Journée nationale des peuples autochtones : « Ceci ne se limite pas à une reconnaissance, c’est aussi un appel à l’action. »

Crédit visuel : Jessica Malutama – Co-rédactrice en chef (photo), Jurgen Hoth (édition)   

Article rédigé par Jessica Malutama – Co-rédactrice en chef

Deux jours après la date officielle de la Journée nationale des peuples autochtones, l’Agora de Jock Turcot s’est animée. Tambours, chants, récits, danse : la communauté universitaire s’est rassemblée pour faire mémoire, célébrer et amplifier les luttes des peuples autochtones d’hier et d’aujourd’hui.  

Célébrer, résister, apprendre 

La voix d’Avalyn Kwai Pun, étudiante et coordinatrice au Centre d’expérience des étudiant(e)s racialisé(e)s et autochtones (Centre EÉRA) a résonné dans l’Agora alors qu’elle ouvrait la cérémonie du 23 juin : « Célébrer et honorer la Journée nationale des peuples autochtones ne se limite pas à une reconnaissance, c’est aussi un appel à l’action. » 

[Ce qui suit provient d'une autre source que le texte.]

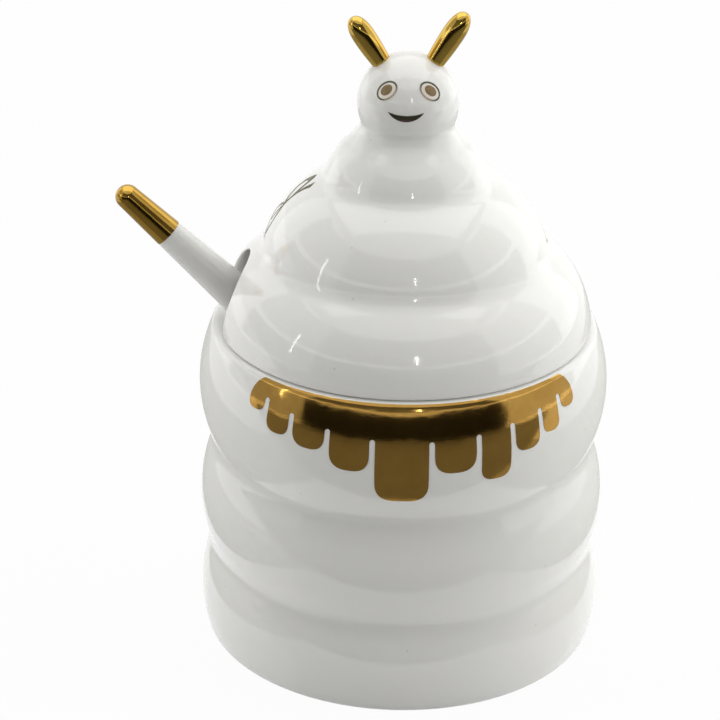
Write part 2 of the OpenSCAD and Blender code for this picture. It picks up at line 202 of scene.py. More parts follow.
def glaze(name, color, warm, rough):
    """Clear gloss glaze over white porcelain: a faint drift of tone, a few pin specks, and
    the slow waves and fine orange peel that its highlights show."""
    material = bpy.data.materials.new(name)
    material.use_nodes = True
    tree = material.node_tree
    shader = tree.nodes["Principled BSDF"]
    place, = wire(tree, ("ShaderNodeTexCoord", {}, {}))
    drift, speck, wave, peel = wire(
        tree,
        ("ShaderNodeTexNoise", {"Vector": (place, "Object"), "Scale": drift_scale, "Detail": 3.0}, {}),
        ("ShaderNodeTexVoronoi", {"Vector": (place, "Object"), "Scale": speck_scale}, {}),
        ("ShaderNodeTexNoise", {"Vector": (place, "Object"), "Scale": wave_scale, "Detail": 2.0}, {}),
        ("ShaderNodeTexNoise", {"Vector": (place, "Object"), "Scale": peel_scale, "Detail": 1.0}, {}))
    tone, dots, gloss = wire(
        tree,
        ("ShaderNodeMix", {"Factor": (drift, "Fac"), "A": color, "B": warm}, {"data_type": "RGBA"}),
        ("ShaderNodeMapRange", {"Value": (speck, "Distance"), "From Min": 0.03, "From Max": 0.05}, {}),
        ("ShaderNodeMapRange", {"Value": (drift, "Fac"), "From Min": 0.3, "From Max": 0.7,
                                "To Min": rough[0], "To Max": rough[1]}, {}))
    specked, = wire(
        tree,
        ("ShaderNodeMix", {"Factor": (dots, "Result"), "A": [c * speck_tone for c in color[:3]] + [1],
                           "B": (tone, "Result")}, {"data_type": "RGBA"}))
    tree.links.new(specked.outputs["Result"], shader.inputs["Base Color"])
    tree.links.new(gloss.outputs["Result"], shader.inputs["Roughness"])
    slow, = wire(tree, ("ShaderNodeBump", {"Height": (wave, "Fac"), "Strength": 0.5,
                                           "Distance": wave_height}, {}))
    fine, = wire(tree, ("ShaderNodeBump", {"Height": (peel, "Fac"), "Strength": 0.35,
                                           "Distance": peel_height, "Normal": (slow, "Normal")}, {}))
    tree.links.new(fine.outputs["Normal"], shader.inputs["Normal"])
    shader.inputs["IOR"].default_value = 1.52
    shader.inputs["Subsurface Weight"].default_value = 0.3
    shader.inputs["Subsurface Radius"].default_value = (1.0, 0.95, 0.85)
    shader.inputs["Subsurface Scale"].default_value = light_bleed
    shader.inputs["Coat Weight"].default_value = 0.35
    shader.inputs["Coat Roughness"].default_value = 0.03
    return material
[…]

Organisée par le Centre EÉRA, le Centre des ressources Autochtones de l’Université d’Ottawa (CRA) et appuyée par le Syndicat étudiant de l’Université d’Ottawa (SÉUO), la matinée s’inscrivait dans une volonté de mémoire, de justice et de solidarité. 

Dans son allocution, l’organisatrice communautaire a rappelé la résilience des communautés autochtones « malgré des siècles de colonisation », leur lien vivant à la Terre et l’urgence de tendre l’oreille aux luttes contre l’effacement des peuples autochtones, au Canada, à Gaza et ailleurs dans le monde. 

« Le véritable respect signifie écouter, apprendre et s’opposer à l’injustice, où qu’elle se produise et à chaque fois qu’elle se produit », a-t-elle affirmé. 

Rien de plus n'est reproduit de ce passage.